- **Goal of the exercise**:
It is required that all of the data be written out exactly.

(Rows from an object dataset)
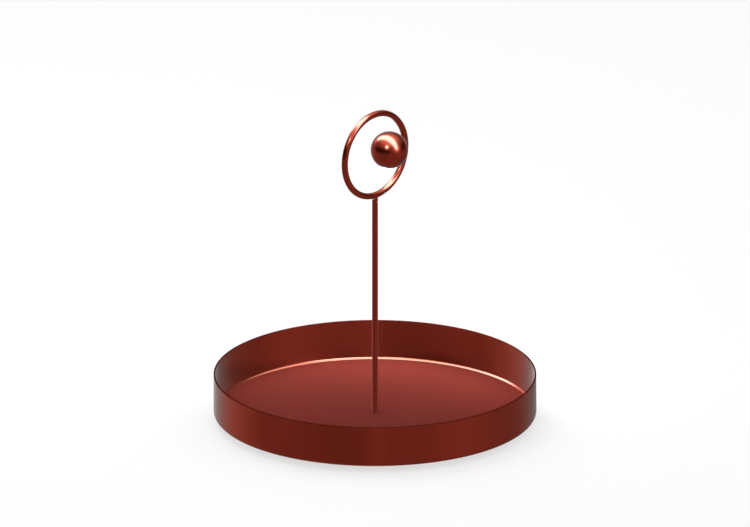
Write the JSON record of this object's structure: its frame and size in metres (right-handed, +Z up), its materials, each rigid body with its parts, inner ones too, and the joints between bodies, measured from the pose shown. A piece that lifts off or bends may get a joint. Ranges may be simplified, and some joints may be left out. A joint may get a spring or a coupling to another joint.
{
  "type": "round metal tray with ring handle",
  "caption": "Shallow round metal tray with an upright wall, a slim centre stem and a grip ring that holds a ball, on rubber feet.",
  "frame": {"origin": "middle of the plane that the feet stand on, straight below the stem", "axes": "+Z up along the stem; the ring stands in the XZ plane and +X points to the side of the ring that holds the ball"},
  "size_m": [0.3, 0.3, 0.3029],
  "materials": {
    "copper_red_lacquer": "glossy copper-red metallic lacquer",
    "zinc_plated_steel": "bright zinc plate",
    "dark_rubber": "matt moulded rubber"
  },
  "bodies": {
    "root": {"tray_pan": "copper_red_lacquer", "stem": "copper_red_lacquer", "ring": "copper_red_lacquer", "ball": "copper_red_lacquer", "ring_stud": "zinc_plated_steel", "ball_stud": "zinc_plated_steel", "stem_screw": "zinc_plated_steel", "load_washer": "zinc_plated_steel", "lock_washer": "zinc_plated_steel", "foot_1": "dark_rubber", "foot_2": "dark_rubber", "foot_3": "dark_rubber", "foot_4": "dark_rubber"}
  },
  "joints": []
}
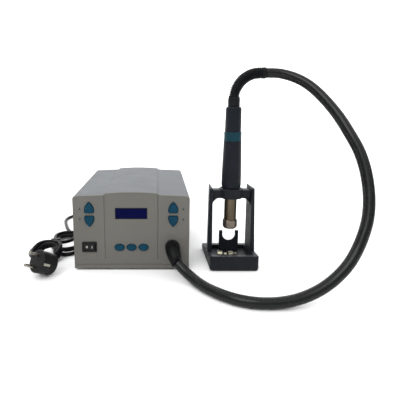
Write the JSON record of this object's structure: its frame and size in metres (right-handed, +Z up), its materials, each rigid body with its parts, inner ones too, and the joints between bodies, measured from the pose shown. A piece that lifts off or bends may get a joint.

- **Solved problem**:
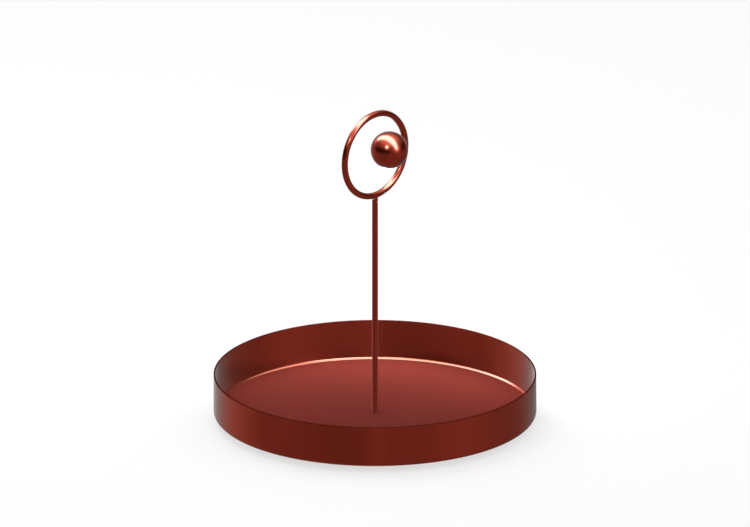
Write the JSON record of this object's structure: its frame and size in metres (right-handed, +Z up), its materials, each rigid body with its parts, inner ones too, and the joints between bodies, measured from the pose shown. A piece that lifts off or bends may get a joint. Ranges may be simplified, and some joints may be left out. A joint may get a spring or a coupling to another joint.
{
  "type": "round metal tray with ring handle",
  "caption": "Shallow round metal tray with an upright wall, a slim centre stem and a grip ring that holds a ball, on rubber feet.",
  "frame": {"origin": "middle of the plane that the feet stand on, straight below the stem", "axes": "+Z up along the stem; the ring stands in the XZ plane and +X points to the side of the ring that holds the ball"},
  "size_m": [0.3, 0.3, 0.3029],
  "materials": {
    "copper_red_lacquer": "glossy copper-red metallic lacquer",
    "zinc_plated_steel": "bright zinc plate",
    "dark_rubber": "matt moulded rubber"
  },
  "bodies": {
    "root": {"tray_pan": "copper_red_lacquer", "stem": "copper_red_lacquer", "ring": "copper_red_lacquer", "ball": "copper_red_lacquer", "ring_stud": "zinc_plated_steel", "ball_stud": "zinc_plated_steel", "stem_screw": "zinc_plated_steel", "load_washer": "zinc_plated_steel", "lock_washer": "zinc_plated_steel", "foot_1": "dark_rubber", "foot_2": "dark_rubber", "foot_3": "dark_rubber", "foot_4": "dark_rubber"}
  },
  "joints": []
}
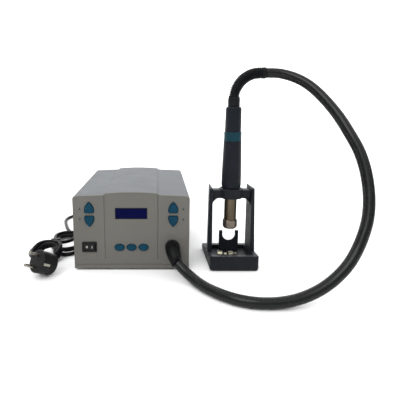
Write the JSON record of this object's structure: its frame and size in metres (right-handed, +Z up), its materials, each rigid body with its parts, inner ones too, and the joints between bodies, measured from the pose shown. A piece that lifts off or bends may get a joint.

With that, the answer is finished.